What Are Image Sensors?

CMOS and CCD sensors perform similar functions using different technology

a digital camera on a table

Insung Choi / Getty Images

All digital cameras have an image sensor that captures information to create a photograph. CMOS, CCD, color filter array and Foveon sensors are the most commonly used.

How Does an Image Sensor Work?

Think of an image sensor as the equivalent of a piece of film. When the shutter button on a digital camera is depressed, light enters the camera. The image is exposed onto the sensor in the same way that it would be exposed onto a piece of film in a 35mm film camera.

Digital camera sensors capture light and other information, which is converted into a digital value by the analog-to-digital converter (ADC). This allows the camera to process the values into the final image.

DSLR cameras and point-and-shoot cameras primarily use two types of image sensors: CMOS (complementary metal–oxide semiconductor) and CCD (charged coupled device).

CCD Image Sensors

CCD sensors convert pixel measurements sequentially using circuitry surrounding the sensor. CCDs use a single amplifier for all the pixels.

CCDs are manufactured in foundries with specialized equipment. This complexity is reflected in a cost that's usually higher than that of CMOS sensors.

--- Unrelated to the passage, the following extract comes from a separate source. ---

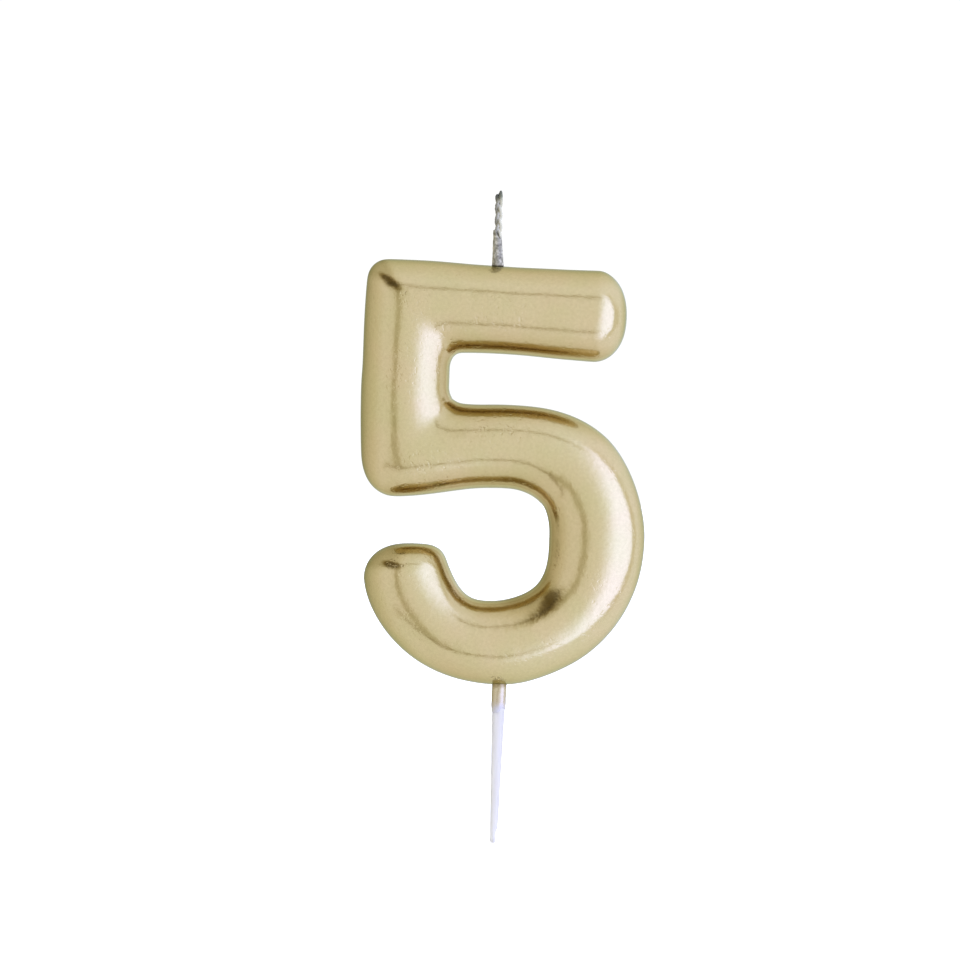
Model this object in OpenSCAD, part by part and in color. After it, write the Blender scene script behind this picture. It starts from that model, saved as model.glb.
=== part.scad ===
// Number birthday candle: a moulded wax figure 5 under a metallic lacquer,
// with a plaited cotton wick on top and a clear plastic pick below.
// Millimetres. +Z is up and +Y is the back. The origin is on the pick's axis,
// level with the lowest point of the figure, where the icing comes to.

/* [Figure] */
// Height of the figure, without its wick and pick
figure_h = 70; // [60:1:80]
// Thickness of the figure, front to back
figure_d = 13; // [11:0.5:15]
// Thickness of the metallic lacquer
lacquer_t = 0.2; // [0.15:0.05:0.3]
// Points round each cross section, a multiple of 4
section_points = 16; // [12:4:20]

/* [Wick] */
// Length of wick that stands out of the wax
wick_free = 12.5; // [8:0.5:16]
// Depth of wick in the wax
wick_sunk = 11; // [6:0.5:12]
// Diameter of one of the wick's three yarns
yarn_d = 0.5; // [0.4:0.02:0.52]
// Length over which the plait repeats
plait_pitch = 6; // [5.5:0.5:9]

/* [Pick] */
// Length of pick below the figure
pick_free = 26.2; // [20:0.2:40]
// Diameter of the pick's shank
shank_d = 2.1; // [1.8:0.1:2.4]
// Diameter of the pick at its tip
tip_d = 1.2; // [0.8:0.1:1.6]
// Depth of the pick's tang in the wax
tang_h = 9; // [7:0.5:10]
// Length of the collar round the neck of the pick
collar_h = 4.2; // [3:0.2:6]

/* [Hidden] */
$fn = 48;

// The figure is drawn 70 mm tall and scaled to its height.
scale_up = figure_h / 70;
// A power of 2 would make each cross section a true ellipse.
section_power = 2.1;

// The wick stands up out of the top bar, over its own channel.
wick_x = -2.9 * scale_up;
wick_foot_z = 69.4 * scale_up;
plait_r = 1.55 * yarn_d;
coat_bore_r = plait_r + 0.02;
channel_r = coat_bore_r + 0.1;
coat_foot_r = channel_r + 0.1;
coat_top_r = coat_bore_r + 0.07;
// Height of the waxed part of the wick above the lacquer
coat_free = 0.4 * wick_free;
yarn_sides = 8;
yarn_rings = 62;

shank_r = shank_d / 2;
// Extra radius that the pick's mould draft gives the shank inside the figure
draft = 0.02;
collar_r = shank_r + 0.15;
// The collar spreads out above this height below the figure
flare_h = 0.4;
flare_r = collar_r + 0.35;
tip_r = tip_d / 2;
tip_h = 1;
// Barbs on the tang, each a cone with a flat underside
barbs = 3;
barb_r = shank_r + 0.4;
barb_root_r = shank_r - 0.2;
barb_pitch = 0.26 * tang_h;
first_barb_z = tang_h - (barbs - 0.2) * barb_pitch;

// Cross sections through the stroke, from the end of the top bar to the end
// of the bowl. Each has how far the end is rounded off there, as an angle from
// 0 in the stroke to 90 at its end, the number of steps to the next one, and a
// point of each edge as [x, z, heading], looking at the front.
STATIONS = [
    [90, 4, [18.8, 61.6, 90], [18.8, 61.6, 270]], // end of the bar
    [40, 3, [17.0, 67.6, 132], [17.0, 55.8, 229]],
    [0, 11, [13.7, 69.3, 180], [13.3, 54.1, 178]],
    [0, 7, [-7.7, 69.6, 177], [-7.7, 54.8, 183]], // top left corner
    [0, 2, [-21.2, 69.9, 182], [-9.3, 54.4, 220]],
    [0, 2, [-23.5, 68.9, 225], [-9.6, 54.1, 230]],
    [0, 7, [-24.5, 66.4, 267], [-9.8, 53.8, 240]],
    [0, 2, [-24.7, 52.4, 270], [-10.2, 52.2, 268]], // stem
    [0, 6, [-24.8, 49.2, 270], [-10.2, 49.3, 270]], // lower left corner
    [0, 4, [-24.4, 37.6, 274], [-9.8, 47.6, 301]],
    [0, 3, [-22.4, 32.2, 314], [-9.6, 47.2, 313]],
    [0, 6, [-18.6, 30.6, 362], [-9.0, 46.8, 330]],
    [0, 3, [-7.4, 32.1, 370], [-7.2, 46.4, 357]], // arm
    [0, 5, [-2.5, 32.6, 361], [-1.5, 46.5, 361]],
    [0, 5, [2.4, 32.3, 344], [8.7, 45.6, 345]],
    [0, 5, [6.1, 30.0, 308], [17.0, 40.9, 314]],
    [0, 4, [6.9, 28.2, 287], [22.2, 31.1, 286]],
    [0, 8, [7.3, 24.5, 270], [23.2, 25.0, 270]], // right of the bowl
    [0, 7, [5.8, 17.2, 233], [19.0, 10.6, 236]],
    [0, 4, [2.0, 14.7, 200], [7.7, 1.8, 202]],
    [0, 6, [-2.4, 13.9, 180], [-0.5, 0.0, 180]], // foot of the bowl
    [0, 5, [-5.3, 14.4, 154], [-11.7, 2.4, 155]],
    [0, 4, [-7.5, 16.4, 125], [-19.8, 9.0, 127]],
    [0, 3, [-9.1, 19.4, 113], [-23.1, 16.4, 98]],
    [42, 4, [-10.5, 22.0, 138], [-21.4, 21.1, 43]],
    [90, 0, [-15.3, 23.0, 180], [-15.3, 23.0, 0]], // end of the bowl
];

// Direction of a heading, in degrees anticlockwise from +X
function way(heading) = [cos(heading), sin(heading)];

// An edge point at full size, moved inwards. The figure lies to the left of
// its first edge, where side is 1, and to the right of its second, where it is -1.
function edge_point(p, side, inset) =
    concat(scale_up * [p.x, p.y] + inset * way(p.z + 90 * side), p.z);

// Point at fraction t of the curve that leaves p and reaches q along their
// headings. The pull makes it a circular arc wherever one fits.
function along(p, q, t) =
    let (
        turn = max(1, abs(q.z - p.z)),
        chord = norm([q.x - p.x, q.y - p.y]),
        pull = chord * 2 * tan(turn / 4) / sin(turn / 2)
    )
    (2 * t ^ 3 - 3 * t ^ 2 + 1) * [p.x, p.y]
    + (3 * t ^ 2 - 2 * t ^ 3) * [q.x, q.y]
    + (t ^ 3 - 2 * t ^ 2 + t) * pull * way(p.z)
    + (t ^ 3 - t ^ 2) * pull * way(q.z);

function superellipse(v) = sign(v) * abs(v) ^ (2 / section_power);

// Cross section from edge point a to edge point b, round an end by that angle
function section(end, a, b, inset) =
    let (middle = (a + b) / 2, half = (a - b) / 2, depth = (figure_d / 2 - inset) * cos(end))
    [for (i = [0 : section_points - 1])
        let (turn = 360 * i / section_points, at = middle + superellipse(cos(turn)) * half)
        [at.x, depth * superellipse(sin(turn)), at.y]];

// Every cross section between the two ends
function sections(inset) = [
    for (s = [0 : len(STATIONS) - 2])
        let (
            from = STATIONS[s],
            to = STATIONS[s + 1],
            a = [edge_point(from[2], 1, inset), edge_point(to[2], 1, inset)],
            b = [edge_point(from[3], -1, inset), edge_point(to[3], -1, inset)]
        )
        for (i = [s == 0 ? 1 : 0 : from[1] - 1])
            let (t = i / from[1])
            section(
                from[0] + t * (to[0] - from[0]),
                along(a[0], a[1], t),
                along(b[0], b[1], t),
                inset
            )
];

// The point where the stroke ends
function end_point(station, inset) =
    let (p = edge_point(station[2], 1, inset)) [p.x, 0, p.y];

// Triangles between rings of n points, which are closed by a point at each end
function tube_faces(rings, n) = [
    for (i = [0 : n - 1]) [0, 1 + i, 1 + (i + 1) % n],
    for (r = [0 : rings - 2], i = [0 : n - 1], half = [0, 1])
        let (
            p = 1 + r * n + i,
            q = 1 + r * n + (i + 1) % n
        )
        half == 0 ? [p, p + n, q] : [q, p + n, q + n],
    for (i = [0 : n - 1])
        let (last = 1 + (rings - 1) * n)
        [last + n, last + (i + 1) % n, last + i],
];

// The solid figure, with its whole surface moved inwards
module figure(inset) {
    rings = sections(inset);
    polyhedron(
        concat(
            [end_point(STATIONS[0], inset)],
            [for (ring = rings) for (p = ring) p],
            [end_point(STATIONS[len(STATIONS) - 1], inset)]
        ),
        tube_faces(len(rings), section_points)
    );
}

module wick_channel() {
    translate([wick_x, 0, wick_foot_z - wick_sunk])
        cylinder(r = channel_r, h = wick_sunk + figure_d);
}

// The clear pick from its blunt tip up to the end of its barbed tang
module pick_shape() {
    rotate_extrude()
        polygon(concat(
            [[0, -pick_free]],
            [for (turn = [30, 60, 90])
                [tip_r * sin(turn), -pick_free + tip_h * (1 - cos(turn))]],
            [
                [shank_r, -collar_h],
                [shank_r + draft, first_barb_z - 1],
                [barb_root_r, first_barb_z - 0.6]
            ],
            [for (i = [0 : barbs - 1], step = [0, 1, 2])
                let (z = first_barb_z + i * barb_pitch)
                [[barb_root_r, z], [barb_r, z], [barb_root_r, z + 0.8 * barb_pitch]][step]],
            [[0, tang_h]]
        ));
}

// The cast paraffin figure, with a channel for the wick and a socket that the
// wax has formed round the tang
module wax_body() {
    color("ivory")
        difference() {
            figure(lacquer_t);
            wick_channel();
            pick_shape();
        }
}

// The metallic lacquer over the whole figure, open at the wick and the pick
module gold_lacquer() {
    color("darkkhaki")
        difference() {
            figure(0);
            figure(lacquer_t);
            wick_channel();
            pick_shape();
        }
}

// Lacquer round the neck of the pick, with a small flare under the figure
module neck_collar() {
    color("darkkhaki")
        difference() {
            rotate_extrude()
                polygon([
                    [0, -collar_h],
                    [collar_r, -collar_h],
                    [collar_r, -flare_h],
                    [flare_r, 0.5],
                    [0, 0.5]
                ]);
            pick_shape();
            figure(0);
        }
}

module cake_pick() {
    color("lavender") pick_shape();
}

// Priming wax round the wick, in the channel and up its lower part
module wick_wax_coat() {
    color("silver")
        translate([wick_x, 0, wick_foot_z])
            rotate_extrude()
                polygon([
                    [coat_bore_r, -wick_sunk],
                    [channel_r, -wick_sunk],
                    [channel_r, 0.1],
                    [coat_foot_r, 0.3],
                    [coat_top_r, coat_free],
                    [coat_bore_r, coat_free]
                ]);
}

// Centre of a yarn in the plait, for its angle along the pitch
function plait(turn) = yarn_d * [0.92 * sin(turn), 0.76 * sin(2 * turn)];

// One of the three yarns, which follow each other a third of a pitch apart
module wick_yarn(number) {
    length = wick_sunk + wick_free;
    bottom = wick_foot_z - wick_sunk;
    centres = [for (i = [0 : yarn_rings - 1])
        let (z = length * i / (yarn_rings - 1), c = plait(360 * z / plait_pitch + 120 * number))
        [wick_x + c.x, c.y, bottom + z]];
    color("linen")
        polyhedron(
            concat(
                [centres[0]],
                [for (c = centres, i = [0 : yarn_sides - 1])
                    c + yarn_d / 2 * concat(way(-360 * i / yarn_sides), 0)],
                [centres[yarn_rings - 1]]
            ),
            tube_faces(yarn_rings, yarn_sides)
        );
}

wax_body();
gold_lacquer();
neck_collar();
cake_pick();
wick_wax_coat();
wick_yarn(1);  // wick_yarn_1
wick_yarn(2);  // wick_yarn_2
wick_yarn(3);  // wick_yarn_3
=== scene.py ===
"""A number birthday candle: a wax figure 5 under gold lacquer, with a wick on top and a clear pick below."""

import math

import bpy
import numpy as np
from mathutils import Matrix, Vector, noise


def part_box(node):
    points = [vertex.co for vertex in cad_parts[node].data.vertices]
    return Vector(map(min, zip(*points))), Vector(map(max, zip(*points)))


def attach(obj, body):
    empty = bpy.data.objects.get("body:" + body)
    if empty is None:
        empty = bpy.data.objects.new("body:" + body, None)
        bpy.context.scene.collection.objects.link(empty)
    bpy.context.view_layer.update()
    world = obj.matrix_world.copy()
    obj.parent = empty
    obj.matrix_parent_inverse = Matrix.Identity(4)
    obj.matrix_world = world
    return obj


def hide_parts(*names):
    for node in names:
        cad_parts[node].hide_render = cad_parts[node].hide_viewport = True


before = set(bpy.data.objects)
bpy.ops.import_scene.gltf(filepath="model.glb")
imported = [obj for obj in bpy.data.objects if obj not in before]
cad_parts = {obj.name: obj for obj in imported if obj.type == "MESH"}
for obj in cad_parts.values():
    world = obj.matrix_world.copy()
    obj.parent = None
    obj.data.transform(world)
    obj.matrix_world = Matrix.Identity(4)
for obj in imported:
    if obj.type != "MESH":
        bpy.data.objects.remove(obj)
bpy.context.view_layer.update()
MM = 0.001


# --- Sizes, from the frame -------------------------------------------------

_, SKIN_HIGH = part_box("gold_lacquer")
_, WAX_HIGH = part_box("wax_body")
COLLAR_LOW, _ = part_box("neck_collar")
PICK_LOW, PICK_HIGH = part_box("cake_pick")
COAT_LOW, COAT_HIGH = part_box("wick_wax_coat")
YARN_LOW, YARN_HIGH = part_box("wick_yarn_1")

FIGURE_H = SKIN_HIGH.z
HALF_DEPTH = SKIN_HIGH.y
LACQUER = SKIN_HIGH.y - WAX_HIGH.y
WICK_X = (COAT_LOW.x + COAT_HIGH.x) / 2
COAT_FOOT_R = (COAT_HIGH.x - COAT_LOW.x) / 2
WICK_BOTTOM_Z = YARN_LOW.z
WICK_TIP_Z = YARN_HIGH.z
BARB_H = 0.4 * MM
SHANK_R = PICK_HIGH.x - BARB_H
COLLAR_THICKNESS = 0.15 * MM
COLLAR_R = SHANK_R + COLLAR_THICKNESS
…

A CCD sensor has a few distinct advantages over a CMOS sensor:

  • Less noise and typically higher-quality images, particularly in low-light conditions.
  • Better depth of color, because the dynamic range of the sensor is often twice that of CMOS sensors.
  • Higher resolution and light sensitivity.

CMOS Image Sensors

CMOS sensors convert pixel measurements simultaneously, using circuitry on the sensor itself. CMOS sensors use separate amplifiers for each pixel.

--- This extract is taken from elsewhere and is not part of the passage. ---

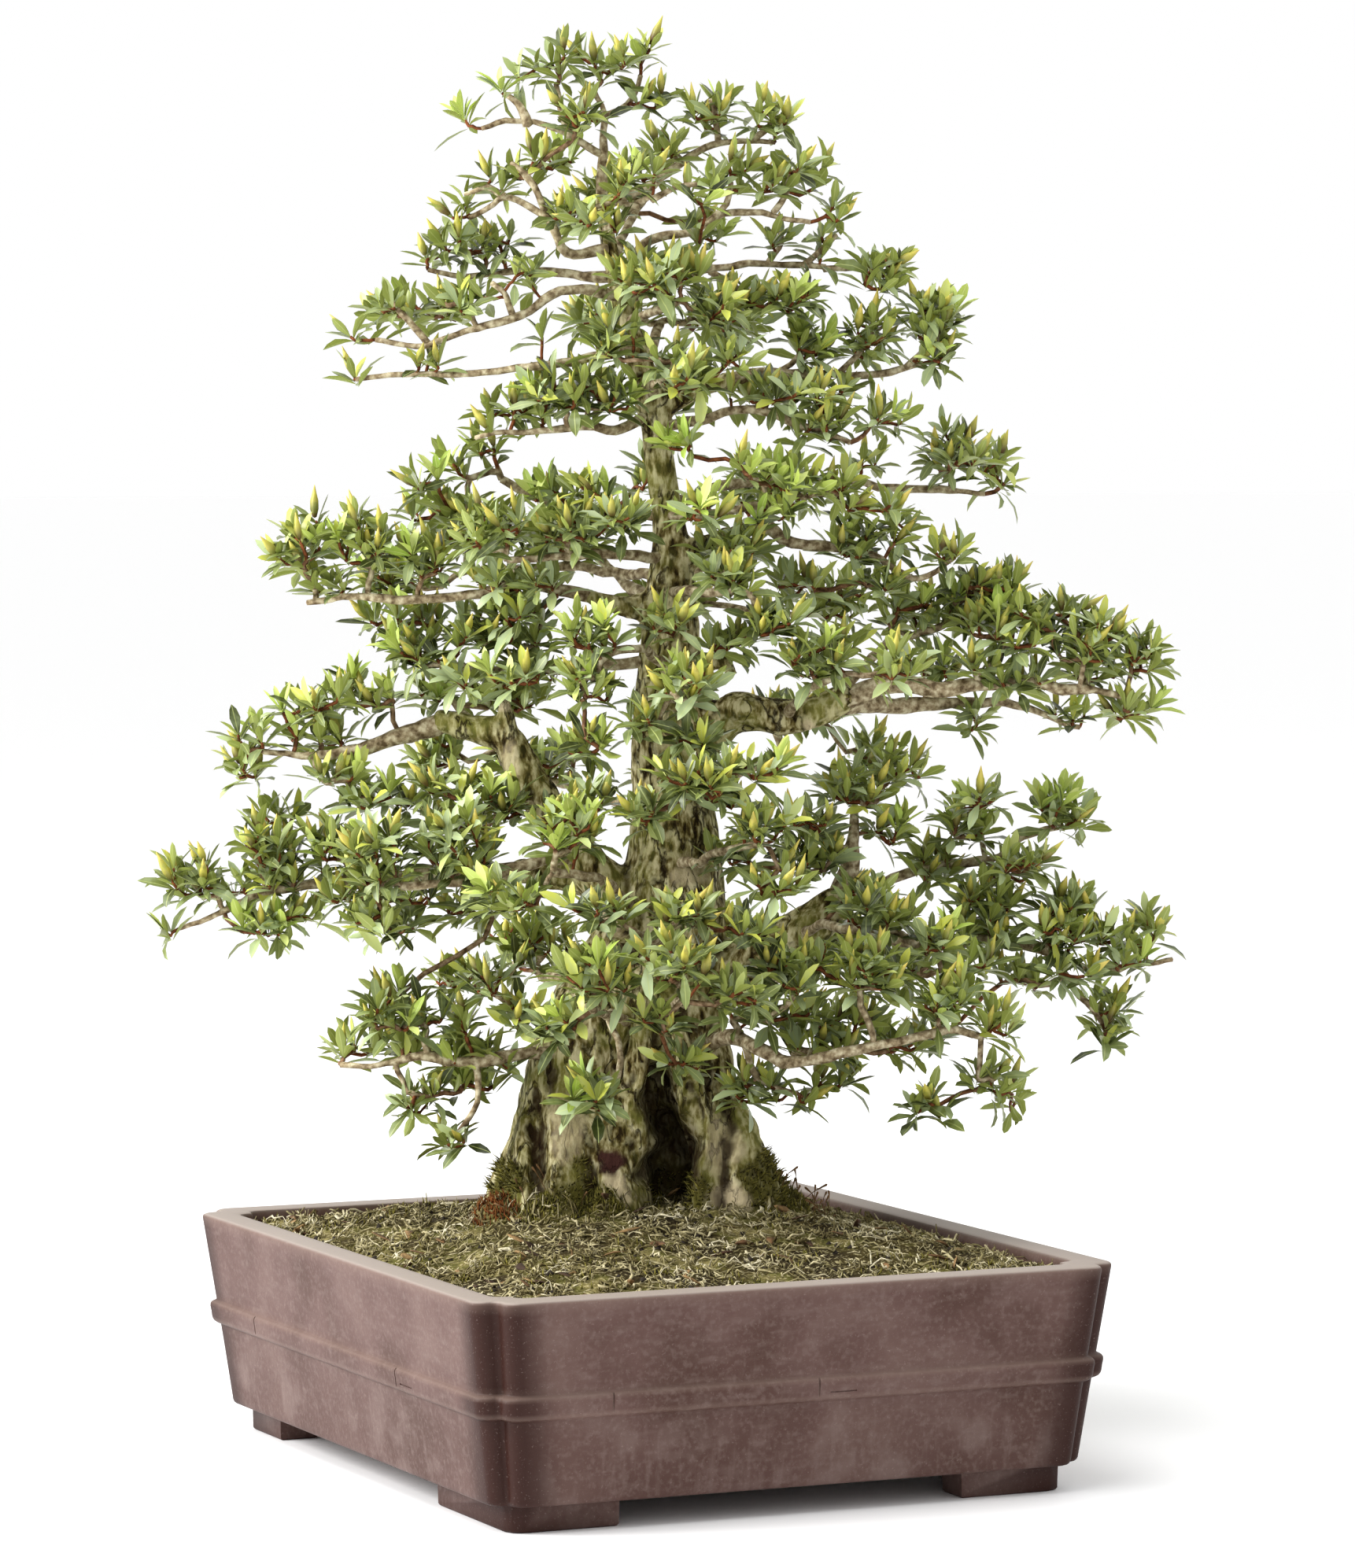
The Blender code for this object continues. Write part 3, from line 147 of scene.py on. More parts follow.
# Trunk and limb tubes: (across, down, depth in mm, radius in steps) from foot to tip
TRUNK_TUBES = (
    ((838, 1700, 42, 84), (834, 1560, 42, 88), (826, 1450, 36, 84), (822, 1350, 24, 80),
     (836, 1250, 8, 78), (852, 1160, 0, 72), (858, 1080, 0, 60), (855, 1000, 0, 53),
     (853, 930, 0, 52), (850, 850, 0, 41), (850, 765, 0, 33), (852, 700, 0, 25), (846, 640, 0, 20),
     (838, 590, 0, 20), (834, 540, 0, 20), (824, 500, 0, 20), (810, 450, 0, 17), (798, 410, 0, 15),
     (788, 370, 0, 14), (778, 330, 0, 12), (769, 285, 0, 10), (764, 245, 0, 9)),
    ((722, 1700, -6, 88), (722, 1545, -6, 90), (722, 1490, -6, 84), (724, 1440, -4, 72),
     (730, 1380, 0, 66), (750, 1310, 2, 64), (800, 1230, 4, 66), (842, 1170, 2, 64)),
    ((778, 1700, -24, 40), (778, 1548, -24, 42), (772, 1470, -18, 38), (764, 1380, -8, 34)),
    ((668, 1700, 22, 50), (668, 1535, 22, 50), (690, 1460, 16, 46), (715, 1380, 10, 40)),
    ((950, 1700, -14, 50), (950, 1550, -14, 50), (930, 1480, -12, 44), (905, 1410, -8, 42),
     (884, 1340, -2, 44), (866, 1250, 2, 48)),
    ((972, 1700, 16, 36), (972, 1545, 16, 34), (948, 1480, 12, 30), (915, 1400, 8, 30)),
    ((742, 1700, 66, 60), (742, 1545, 66, 58), (770, 1450, 58, 52), (806, 1350, 40, 50)),
    ((912, 1700, 64, 58), (912, 1545, 64, 56), (884, 1450, 56, 50), (850, 1350, 40, 50)),
)
LIMB_TUBES = (
    ((860, 935, 0, 40), (905, 925, -4, 30), (940, 905, -6, 25), (1000, 910, -8, 23),
     (1050, 898, -8, 20), (1085, 884, -8, 16)),
    ((1020, 900, -12, 10), (1030, 928, -22, 6)),
    ((840, 1165, -2, 40), (780, 1130, -6, 30), (730, 1080, -8, 25), (690, 1020, -8, 23),
     (658, 965, -6, 22), (640, 935, -4, 20), (600, 926, -2, 18), (552, 914, 0, 15)),
    ((652, 960, -6, 17), (640, 890, -10, 8)),
    ((800, 1150, 4, 32), (745, 1118, 20, 22), (690, 1110, 26, 18), (650, 1108, 26, 15)),
    ((870, 1250, 0, 46), (930, 1228, -6, 34), (990, 1200, -8, 29), (1040, 1170, -8, 26),
     (1072, 1140, -8, 20)),
    ((822, 1186, -10, 28), (772, 1168, -52, 17)),
    ((852, 728, 0, 22), (890, 696, -4, 15), (930, 678, -6, 12)),
    ((833, 520, 0, 18), (880, 498, 2, 13), (930, 482, 4, 11)),
    ((850, 775, 0, 26), (795, 770, -6, 14), (745, 757, -12, 10)),
)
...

CMOS sensors are commonly used in DSLRs because they are faster and cheaper than CCD sensors. Both Nikon and Canon use CMOS sensors in their high-end DSLR cameras.

The CMOS sensor also has its advantages:

  • Faster processing speed, because the active pixels and ADC are on the same chip.
  • Lower power consumption—as much as 100 times less than a CCD.
  • Integrated camera functions such as auto exposure, color encoding, and image compression directly in the chip.
  • Prevents "smearing" when an image is overexposed.
  • Less expensive manufacturing process.
  • Continuing quality improvements.

Color Filter Array Sensors

A color filter array is fitted to the top of the sensor to capture red, green, and blue components of light falling on the sensor. Therefore, each pixel is able to measure only one color. The other two colors are estimated by the sensor based on the surrounding pixels.

This approach can affect image quality slightly, but it's hardly noticeable on today's high-resolution cameras. Most current DSLRs use this technology.

Foveon Sensors

Human eyes are sensitive to the three primary colors of red, green, and blue, and other colors are worked out by a combination of the primary colors. In film photography, the different primary colors expose the corresponding chemical layer of film.

Similarly, Foveon sensors have three sensor layers; each measures one of the primary colors. An image is produced by combining these three layers to produce a mosaic of square tiles. Some Sigma cameras use Foveons, but these sensors aren't as popular. Photographers attribute this to their slower speed, greater image file sizes, and trickier techniques than Foveon's more common counterparts.